The second program we will try p4pktgen on is
demo1-no-uninit-reads.p4_16.p4.
It is nearly the same as demo1.p4_16.p4, but look for most of the
differences in the ingress control apply block. We have added a
new metadata field meta.fwd_metadata.dropped that we explicitly
initialize to false. Before doing any table lookups, we check
whether the IPv4 header is valid. This program does nothing to the
packet if it is not IPv4 (a production program might do Ethernet
bridging on such a packet instead, but this is just a small example
program for demonstration purposes).
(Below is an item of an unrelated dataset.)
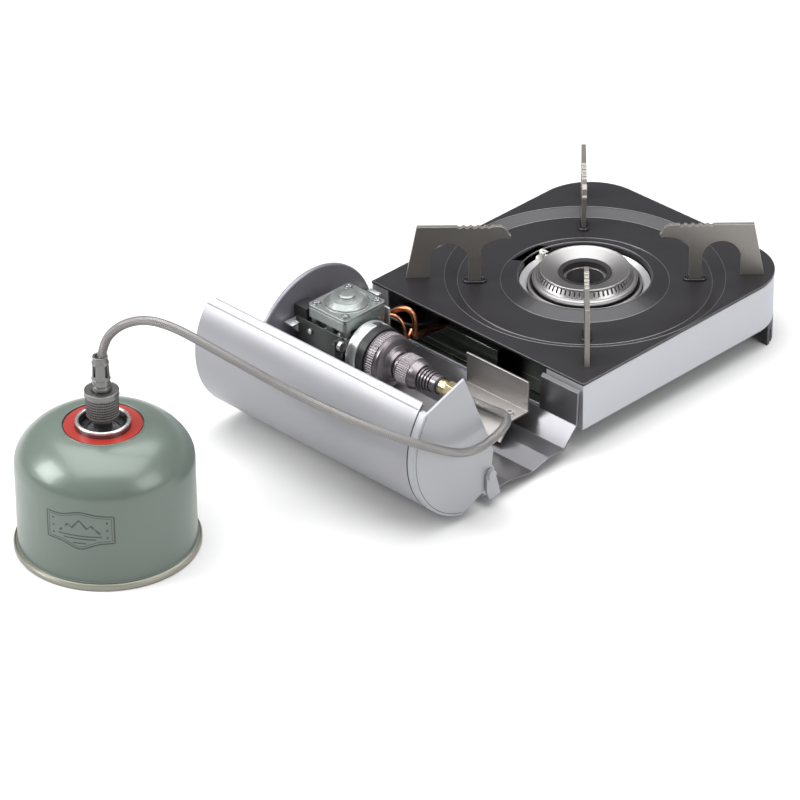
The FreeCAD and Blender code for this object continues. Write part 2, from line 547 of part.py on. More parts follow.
def make_gas_pipe():
    """Copper pipe from the regulator to the jet, in straight runs with ball corners."""
    points = [V(32.8, 30, 46), V(22, 30, 46), V(10, 33, 36), V(-8, 41, JET_Z), V(-19, 47.5, JET_Z)]
    pieces = []
    for a, b in zip(points[:-1], points[1:]):
        run = b.sub(a)
        pieces.append(Part.makeCylinder(1.8, run.Length, a, run))
        pieces.append(Part.makeSphere(1.8, b))
    loop = [V(30, 36, 52), V(14, 38, 53), V(8, 42, 44), V(14, 46, 34)]
    lead = []
    for a, b in zip(loop[:-1], loop[1:]):
        run = b.sub(a)
        lead.append(Part.makeCylinder(1.1, run.Length, a, run))
        lead.append(Part.makeSphere(1.1, b))
    pipe = fuse(pieces[0], *pieces[1:])
    jet = Part.makeCylinder(3.0, 6.0, points[-1] + JET_RUN * 1.9, JET_RUN)
    return {"gas_pipe": pipe, "gas_jet": jet, "thermal_lead": fuse(lead[0], *lead[1:])}


def make_piezo():
    unit = block(56.0, 0.4, 52.0, 68.0, 11.0, 60.0)
    return {"piezo_unit": unit}


# ---- adapter ------------------------------------------------------------------------------------
def make_adapter():
    along = (0, 1, 0)
    gasket = tube(AXIS_X, 56.7, AXIS_Z, 18.6, 4.0, 5.7)
    disc = fuse(knurl(17.0, 6.3, AXIS_X, 62.7, AXIS_Z, along, 64),
                turned([(0, 0), (16.3, 0), (16.8, 1.2), (16.8, 3.0), (15.6, 4.2), (12.0, 5.4), (9.2, 7.2),
                        (8.6, 9.0), (0, 9.0)], (AXIS_X, 68.9, AXIS_Z), along),
                rod(AXIS_X, 77.8, AXIS_Z, 7.0, 18.4))
    collar = fuse(knurl(10.3, 9.8, AXIS_X, 82.2, AXIS_Z, along, 48),
                  turned([(0, 0), (9.9, 0), (9.4, 3.0), (8.4, 6.4), (0, 6.4)], (AXIS_X, 91.9, AXIS_Z), along),
                  rod(AXIS_X, 80.8, AXIS_Z, 9.4, 1.5))
    collar = collar.cut(rod(AXIS_X, 76, AXIS_Z, 7.0 + RUN_GAP, 40))
    neck = rod(AXIS_X, 96.4, AXIS_Z, 5.2, 11.2)
    for i in range(NECK_FINS):
        neck = neck.fuse(rod(AXIS_X, 98.8 + 2.3 * i, AXIS_Z, 7.2 - 0.2 * i, 1.2))
    nut = turned([(0, 0), (6.0, 0), (6.0, 4.0), (5.2, 4.9), (0, 4.9)], (AXIS_X, 107.7, AXIS_Z), along)
    hexagon = [arc_point(5.8, 60 * i, AXIS_X, AXIS_Z) for i in range(6)]
    fitting = fuse(rod(AXIS_X, 112.7, AXIS_Z, 4.7, 6.4), plate_xz(hexagon, 119.0, 124.8),
                   rod(AXIS_X, 124.6, AXIS_Z, 3.9, 3.4))
    return {"adapter_gasket": gasket, "adapter_disc": disc, "adapter_collar": collar, "adapter_neck": neck,
            "adapter_nut": nut, "hose_fitting": fitting}


# ---- hose ---------------------------------------------------------------------------------------
def make_hose():
    """Braided hose as straight runs joined by tangent arcs; reports each bend and the volume."""
    points = [V(*p) for p in HOSE_ROUTE]
    edges = []
    here = points[0]
    length = 0.0
    for before, corner, after in zip(points[:-2], points[1:-1], points[2:]):
        into = corner.sub(before)
        out = after.sub(corner)
        turn = into.getAngle(out)
        tangent = 0.45 * min(into.Length, out.Length)
        radius = tangent / math.tan(turn / 2)
        start = corner - V(into).normalize() * tangent
        end = corner + V(out).normalize() * tangent
        inward = (V(out).normalize() - V(into).normalize()).normalize()
        middle = corner + inward * (radius / math.cos(turn / 2) - radius)
        edges.append(Part.makeLine(here, start))
        edges.append(Part.Arc(start, middle, end).toShape())
        length += (start - here).Length + radius * turn
        here = end
        print("hose bend: turn %.0f deg, radius %.1f mm" % (math.degrees(turn), radius))
    edges.append(Part.makeLine(here, points[-1]))
    length += (points[-1] - here).Length
    spine = Part.Wire(edges)
    ring = Part.Wire(Part.makeCircle(HOSE_D / 2, points[0], points[1].sub(points[0])))
    hose = spine.makePipeShell([ring], True, False)
    print("hose length %.1f mm, volume %.0f, section x length %.0f"
          % (length, hose.Volume, math.pi * HOSE_D ** 2 / 4 * length))
    return hose


# ---- canister and its connector -----------------------------------------------------------------
def make_connector():
    """Parts on the canister's axis, with heights from the canister's top edge."""
    up = (0, 0, 1)
    top = CAN_TOP_Z
    bore = HOSE_D / 2
    sleeve = turned([(bore + 0.02, 31.0), (5.4, 31.0), (4.9, 42.0), (4.3, 46.5), (bore + 0.3, 46.5),
                     (bore + 0.3, 31.2)], (CAN_X, CAN_Y, top))
    body = fuse(rod(CAN_X, CAN_Y, top + 4.2, 5.0, 20.8, up), rod(CAN_X, CAN_Y, top + 24.9, 6.2, 2.2, up),
                rod(CAN_X, CAN_Y, top + 27.0, 5.3, 4.0, up))
    slot = block(CAN_X - 1.0, CAN_Y + 3.6, top + 33.5, CAN_X + 1.0, CAN_Y + 7, top + 41.0)
    sleeve = sleeve.cut(Part.makeCompound(ring_copies(slot, 4, CAN_X, CAN_Y)))
    collar = knurl(9.8, 13.5, CAN_X, CAN_Y, top + 7.0, up, 44)
    collar = fuse(collar, rod(CAN_X, CAN_Y, top + 20.4, 10.4, 3.2, up),
                  turned([(0, 0), (8.2, 0), (9.4, 2.6), (0, 2.6)], (CAN_X, CAN_Y, top + 4.5)))
    collar = collar.cut(rod(CAN_X, CAN_Y, top - 4, 5.0 + RUN_GAP, 40, up))
    return {"hose_sleeve": sleeve, "connector_body": body, "valve_collar": collar}


def shoulder_arcs(inward):
    """The two tangent arcs of the canister's shoulder, each as (start, middle, end) in radius and height."""
    turn = math.radians(CAN_TURN)
    level = math.radians(86.0)
    r1 = CAN_SHOULDER_R
    centre_r = CAN_R - r1
    join_r = centre_r + r1 * math.cos(turn)
    r2 = (join_r - CAN_MOUTH_R) / (math.cos(turn) - math.cos(level))
    wide_r = join_r - r2 * math.cos(turn)
    wide_z = CAN_TOP_Z - r2 * math.sin(level)
    centre_z = wide_z + (r2 - r1) * math.sin(turn)

    def on(cr, cz, radius, angle):
        return (cr + (radius - inward) * math.cos(angle), cz + (radius - inward) * math.sin(angle))

    tight = [on(centre_r, centre_z, r1, a) for a in (0.0, turn / 2, turn)]
    wide = [on(wide_r, wide_z, r2, a) for a in (turn, (turn + level) / 2, level)]
    return tight, wide


def make_canister():
    centre = (CAN_X, CAN_Y, 0)
    top = (CAN_X, CAN_Y, CAN_TOP_Z)
    outer_tight, outer_wide = shoulder_arcs(0.0)
    inner_tight, inner_wide = shoulder_arcs(CAN_WALL)

    def arc(points):
        return Part.Arc(*[V(r, 0, z) for r, z in points]).toShape()

    well = [outer_wide[2], (24.0, CAN_TOP_Z - 1.6), (15.6, CAN_TOP_Z - 2.4), (15.6, CAN_TOP_Z - 3.2),
            (24.6, CAN_TOP_Z - 2.5), inner_wide[2]]
    edges = [Part.makeLine(V(CAN_R, 0, CAN_SEAM_Z), V(CAN_R, 0, outer_tight[0][1])),
             arc(outer_tight), arc(outer_wide)]
    for p, q in zip(well[:-1], well[1:]):
        edges.append(Part.makeLine(V(p[0], 0, p[1]), V(q[0], 0, q[1])))
    inside_r = CAN_R - CAN_WALL
    edges += [arc(inner_wide[::-1]), arc(inner_tight[::-1]),
              Part.makeLine(V(inside_r, 0, inner_tight[0][1]), V(inside_r, 0, CAN_SEAM_Z)),
              Part.makeLine(V(inside_r, 0, CAN_SEAM_Z), V(CAN_R, 0, CAN_SEAM_Z))]
    shell = Part.Face(Part.Wire(edges)).revolve(V(0, 0, 0), V(0, 0, 1), 360)
    shell.translate(V(*centre))
    rim = turned([(CAN_R - 1.9, 0.0), (CAN_RIM_R - 0.5, 0.0), (CAN_RIM_R, 0.8), (CAN_RIM_R, 3.0),
                  (CAN_R + 0.4, CAN_SEAM_Z - 0.05), (CAN_R - 1.9, CAN_SEAM_Z - 0.05)], centre)
    concave = turned([(0, 9.0), (30, 7.0), (CAN_R - 1.5, 1.6), (CAN_R - 1.5, 0.2), (29, 5.6), (0, 7.6)],
                     centre)
    rim = fuse(rim, concave)
    red = turned([(16.6, -1.6), (23.4, -1.0), (23.4, -0.1), (16.6, -0.7)], top)
    cup = turned([(9.8, -3.1), (14.4, -3.1), (14.8, 1.6), (15.6, 3.0), (16.2, 2.0), (16.4, -1.8),
                  (15.4, -1.8), (15.4, -4.1), (9.8, -4.1)], top)
    cup = fuse(cup, turned([(4.6, -4.1), (9.9, -4.1), (9.9, -3.1), (5.6, -3.1), (5.6, 3.6), (4.6, 3.6)], top))
    stem = turned([(0, -8.0), (3.2, -8.0), (3.2, -4.0), (1.8, -3.0), (1.8, 2.0), (0, 2.0)], top)
    seal = turned([(2.0, 2.2), (4.4, 2.2), (4.4, 3.8), (2.0, 3.8)], top)
    return {"canister_shell": shell, "canister_base": rim, "canister_label_ring": red, "valve_cup": cup,
            "valve_stem": stem, "valve_seal": seal}


# ---- assembly -----------------------------------------------------------------------------------
def build_nodes():
    nodes = {
        "top_plate": make_top_plate(),
        "body_shell": make_body_shell(),
        "base_pan": make_base_pan(),
        "corner_foot_front": make_corner_foot(True),
        "corner_foot_rear": make_corner_foot(False),
        "inner_bulkhead": make_inner_bulkhead(),
        "mixing_tube": make_mixing_tube(),
        "cartridge_tray": make_tray(),
        "heat_panel": make_heat_panel(),
        "heat_panel_screw": make_heat_panel_screw(),
        "front_panel": make_front_panel(),
        "hose": make_hose(),
    }
    for i, angle in enumerate(SUPPORT_ANGLES):
        nodes["pot_support_%d" % (i + 1)] = make_pot_support(angle)
    groups = (make_burner, make_igniter, make_hinge_parts, make_tray_feet, make_lid, make_controls,
              make_regulator, make_gas_pipe, make_piezo, make_adapter, make_connector, make_canister)
    for make in groups:
        nodes.update(make())
    return nodes


def main():
    os.makedirs("parts", exist_ok=True)
    for name, shape in build_nodes().items():
        shape.translate(SHIFT)
        state = "ok" if shape.isValid() and len(shape.Solids) > 0 else "BAD"
        print("%-22s %s solids %d volume %.0f" % (name, state, len(shape.Solids), shape.Volume))
        shape.exportStep("parts/%s.step" % name)


main()
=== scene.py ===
import json
import logging
import math
from dataclasses import dataclass
from enum import Enum
from typing import Iterable, Sequence

import bmesh
import bpy
from mathutils import Matrix, Vector


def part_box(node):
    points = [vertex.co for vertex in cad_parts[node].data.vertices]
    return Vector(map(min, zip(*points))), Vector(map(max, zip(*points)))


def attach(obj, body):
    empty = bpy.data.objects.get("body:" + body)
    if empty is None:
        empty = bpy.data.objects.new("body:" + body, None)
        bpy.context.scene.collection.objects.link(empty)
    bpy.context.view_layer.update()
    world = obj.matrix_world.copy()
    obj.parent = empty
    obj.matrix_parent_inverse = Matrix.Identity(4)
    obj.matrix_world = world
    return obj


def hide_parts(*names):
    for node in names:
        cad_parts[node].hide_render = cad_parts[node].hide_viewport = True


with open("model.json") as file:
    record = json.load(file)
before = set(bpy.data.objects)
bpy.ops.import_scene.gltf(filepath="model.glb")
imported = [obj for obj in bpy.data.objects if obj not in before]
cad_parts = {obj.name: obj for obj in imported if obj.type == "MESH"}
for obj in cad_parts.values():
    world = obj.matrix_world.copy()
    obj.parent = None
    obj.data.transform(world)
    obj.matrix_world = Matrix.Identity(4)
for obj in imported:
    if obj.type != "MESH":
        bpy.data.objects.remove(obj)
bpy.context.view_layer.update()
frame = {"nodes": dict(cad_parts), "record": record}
LOG = logging.getLogger("stove")

MM = 0.001
MICRON = 1e-6
TINY = 1e-6
# front corner of the hob plate beside the cartridge bay, at table height
ORIGIN = Vector((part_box("top_plate")[1].x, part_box("top_plate")[0].y, 0.0))

PLACING = Matrix.Translation(ORIGIN) @ Matrix.Scale(MM, 4)
SHARP_EDGE = 50.0  # degrees; blocks and rods are bevelled where they bend more
WELD = 1e-5  # millimetres; nearer vertices are merged
UPRIGHT = 0.9  # a path steeper than this is turned from X, and not from Z
PIPE_STEPS = 8
WAVE_WIDTH = 0.2  # width of the badge's middle bulge, as a share of the badge

Point = Sequence[float]
Pair = tuple[float, float]
Colour = tuple[float, float, float]
Ring = tuple[float, float, float]  # radius, place along the axis, radius of the section
Block = tuple[Point, Point, float]  # lowest corner, highest corner, bevel
Frame = tuple[Vector, Vector, Vector]  # point of a path, and two directions across it
Socket = bpy.types.NodeSocket


def at(x: float, y: float, z: float) -> Vector:
    """Turn stove millimetres into the frame's metres.

    Args:
        x: Distance from the hob plate's inner edge towards the cartridge bay.
        y: Distance from the hob plate's front edge towards the back.
        z: Height above the table.

    Returns:
        The point in the frame, in metres.
    """
    return ORIGIN + Vector((x, y, z)) * MM


# ---- materials ----------------------------------------------------------------------------------
class Grain(Enum):
    """Surface structure of a finish."""

    PAINT = "paint"
    BRUSHED = "brushed"
    TURNED = "turned"
    CAST = "cast"
    MOULDED = "moulded"
    POLISHED = "polished"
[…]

The table mac_da is only
applied if meta.fwd_metadata.dropped is false. If you look at the
my_drop action, it has been modified so it assigns true to that
metadata field.
To run p4pktgen on this program:
% p4pktgen examples/demo1-no-uninit-reads.p4_16.json >& log3.txtAlready-generated output files from this command are stored here:
The first test case from test-cases3.json is shown below:
{
"log_file_id": 5,
"result": "NO_PACKET_FOUND",
"expected_path": [
"start",
"parse_ipv4",
"sink",
"(u'tbl_act', u'act')",
"(u'node_3', (True, (u'examples/demo1-no-uninit-reads.p4_16.p4', 121, u'hdr.ipv4.isValid()')))",
"(u'ipv4_da_lpm', u'my_drop')",
"(u'node_5', (True, (u'examples/demo1-no-uninit-reads.p4_16.p4', 123, u'!meta.fwd_metadata.dropped')))"
],
"complete_path": false,
"ss_cli_setup_cmds": [],
"input_packets": [],
"_comment": "... the rest of this object is omitted for brevity ..."
},The result key has value NO_PACKET_FOUND, which means that
p4pktgen tried but failed to find a combination of table entries and
an input packet that could cause this path to be executed. Let us
examine the reason for this result.
The expected_path contains some elements that we have not seen in a
path before. This line:
"(u'tbl_act', u'act')", is for a table named tbl_act and an action named act, but there is
no such table in our program. The p4c-bm2-ss compiler in this case
has manufactured a table and action in order to implement the behavior
of the assignment meta.fwd_metadata.dropped = false;. This is an
implementation detail of p4c-bm2-ss which is good to be aware of
when looking at p4pktgen output. Except for the possible confusion
it can cause, it does not affect the execution path much, so let us
continue.
This element of expected_path:
"(u'node_3', (True, (u'examples/demo1-no-uninit-reads.p4_16.p4', 121, u'hdr.ipv4.isValid()')))", represents a "condition node", i.e. the execution of the condition
expression of an if statement. p4c-bm2-ss has created an internal
"node" named node_3. The True indicates that this path represents
that condition being evaluated as true rather than false. The
rest of the line is the file name, line number, and a fragment of the
source code of the expression represented by node_3, so you can have
a chance to understand which condition is referred to without have to
look at the JSON file for node_3.
So this execution path represents parsing a packet with both an
Ethernet and IPv4 header, initializing dropped to false, then
evaluating the if condition hdr.ipv4.isValid() as true, which it
should always do when the input packet has an IPv4 header. Next it
applies table ipv4_da_lpm, matching a table entry with action
my_drop, which we can see in the P4_16 source code will assign to
field dropped the value true.
Next is evaluating the if condition !meta.fwd_metadata.dropped and
trying to get the value true. This is not possible, since every
execution that follows this path will have assigned dropped the
value true. That is why p4pktgen gives a result of
NO_PACKET_FOUND. This execution path is not possible. This is not
an error - it is intentional by the way this program was written.
There are several other NO_PACKET_FOUND test cases in the output for
this program. Another common reason for such a test case is if the
packet has an IPv4 header, but the path tries to make the
hdr.ipv4.isValid() condition evaluate to false. The opposite case
of the packet having no IPv4 header, but trying to make the
hdr.ipv4.isValid() condition true, also results in a
NO_PACKET_FOUND.
This last run has only results of SUCCESS or NO_PACKET_FOUND, so
our changes to the program did successfully avoid UNINITIALIZED_READ
and INVALID_HEADER_WRITE issues. All of the SUCCESS test cases
can be used to test every possible execution path through the parser
and ingress control of this program.